Larger lunar elliptic

12.66

1.378797e-4

K1

Lunar diurnal

23.93

7.292117e-5

O1

Lunar diurnal

25.82

6.759774e-5

K2

Lunisolar semidiurnal

11.97

1.458423e-4

Q1

Larger lunar elliptic

26.87

6.495854e-5

Boundary Configuration

Tidal boundary constituents are specified in the forcing section of the configuration file:

forcing:
  tide:
    boundary:
      enabled: true
      constituents:
        - name: M2
          frequency: 0.000140518902509  # rad/s
          nodal_factor: 0.96461          #
          equilibrium_arg: 315.69        # degrees
          boundary_values:               # Per-node amplitude/phase
            - { amplitude: 0.52, phase: 344.17 }
            - { amplitude: 0.51, phase: 345.15 }
        - name: K1
          frequency: 0.000072921158358
          nodal_factor: 1.0064
          equilibrium_arg: 12.45
          boundary_values:
            - { amplitude: 0.15, phase: 45.0 }
            - { amplitude: 0.14, phase: 46.2 }

Each constituent requires:

  • name: Constituent identifier (M2, S2, K1, O1, etc.)

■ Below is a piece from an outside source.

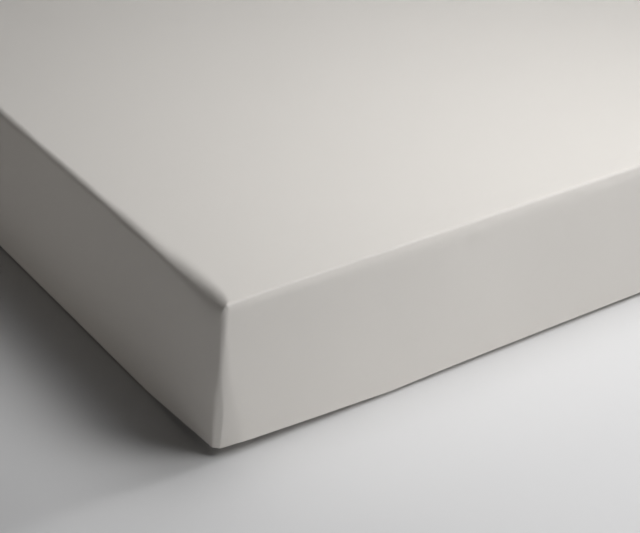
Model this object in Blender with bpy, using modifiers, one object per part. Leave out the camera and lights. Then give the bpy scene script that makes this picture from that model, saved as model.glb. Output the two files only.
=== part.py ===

  • frequency: Angular frequency in rad/s

  • nodal_factor: Nodal modulation factor

  • equilibrium_arg: Equilibrium argument in degrees

  • boundary_values: List of amplitude/phase pairs, one per open boundary node

Spatially Varying Amplitudes

The boundary_values list provides per-node tidal amplitudes and phases for open boundaries. Each entry corresponds to a boundary node in mesh order:

boundary_values:
  - { amplitude: 0.50, phase: 340.0 }  # Node 1
  - { amplitude: 0.52, phase: 342.0 }  # Node 2
  - { amplitude: 0.48, phase: 338.0 }  # Node 3
  # ... one entry per open boundary node

where:

  • amplitude: Tidal amplitude in meters

  • phase: Tidal phase in degrees

Ramp-up Period

To avoid initial transients, use a ramp-up period:

forcing:
  ramp:
    enabled: true
    duration: 1d  # 1 day ramp-up

The tidal forcing is gradually increased during the ramp-up period using a normalized hyperbolic tangent function:

\[R(t) = \frac{1}{\tanh(2)}\tanh\left(\frac{2t}{T_{ramp}}\right)\]

The normalization by \(\tanh(2)\) ensures the ramp reaches exactly 1.0 at \(t = T_{ramp}\). The value is clamped to 1.0 for \(t \ge T_{ramp}\).